DFT Insights into Comparative Hydrogen Adsorption and Hydrogen Spillover Mechanisms of Pt4/Graphene and Pt4/Anatase (101) Surfaces

A comparative study of the hydrogen spillover phenomenon on pristine graphene and anatase (101)-supported Pt-4 catalysts has been carried out by using density functional theory with Hubbard correction (DFT + U) and dispersion correction (Grimme-D3). The adsorption of the H-2 molecule causes no dissociation on graphene but dissociation with nearly zero adsorption energy on anatase (101). This emphasizes the need for a metal catalyst for H-2 dissociation to aid the stronger chemisorption of hydrogen atoms or protons on the substrate.
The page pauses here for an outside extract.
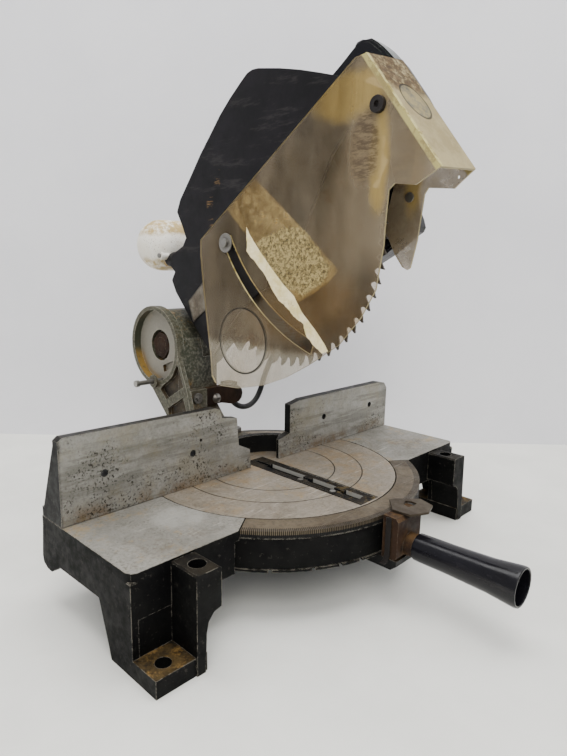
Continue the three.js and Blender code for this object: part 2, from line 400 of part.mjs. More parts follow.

The metal-support interaction is different for both substrates as Pt-4 shows p-type doping for graphene and n-type doping for anatase (101) surfaces with binding energies of -2.16 and -5.82 eV, respectively. The differing nature of H-2 adsorption and metal-support interactions lead to different hydrogen spillover phenomena for the two supports. Hydrogen spillover is unlikely to occur on Pt-4/graphene even at high hydrogen coverage (24H atoms per Pt-4) but has a tendency to take place on anatase (101) at medium hydrogen coverage (10H atoms per Pt-4) from the perspectives of both thermodynamics and kinetics.